Not that kind of log

First, read all of this excellent distillation of distributed systems by Jay Kreps, The Log: What every software engineer should know about real-time data’s unifying abstraction. Now, consider this.

There’s a moment, when you’re building services and web APIs, when you think you’ve pretty much got it under control. You’ve got an endpoint for every query, a resource for every workflow. All the use-cases seem to be under control. And then, the question appears:

“How can I get access to all the updates to all the data? You know, for [REASONS].”

For APIs exposed to external developers over the web, this is where you’d reach for web hooks or PubSubHubbub. It’s not the best solution, but it works. If you’re building an internal system, you could use the same approaches, or…you could build a log.

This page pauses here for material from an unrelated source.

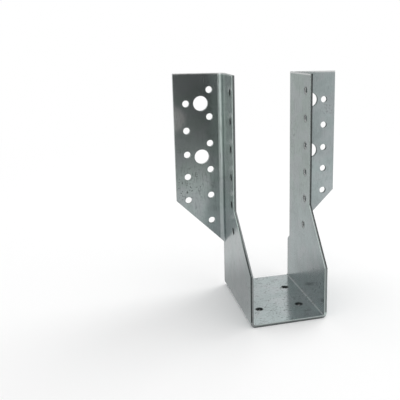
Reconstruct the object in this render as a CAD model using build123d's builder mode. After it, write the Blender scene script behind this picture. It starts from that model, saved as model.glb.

No not that kind of log. An event log, like LinkedIn did with Kafka for their internal systems. Every time your data model changes, every create, update, or delete, you drop an event with all the metadata related to the change. The event goes into some kind of single-producer, multiple consumer queue. Then all the clients that want to know about all the changes to all the things can read events off the queue and do whatever it is they need to for those important REASONS.

If you find this intriguing, this is a lot like replication in database systems. Definitely read LinkedIn’s article on this, and definitely read up on how your database of choice handles replication. And if you’ve built this before and have a good answer to initially populating “replicas” of a database, let me know; I haven’t come up with anything better than “just rsync it”.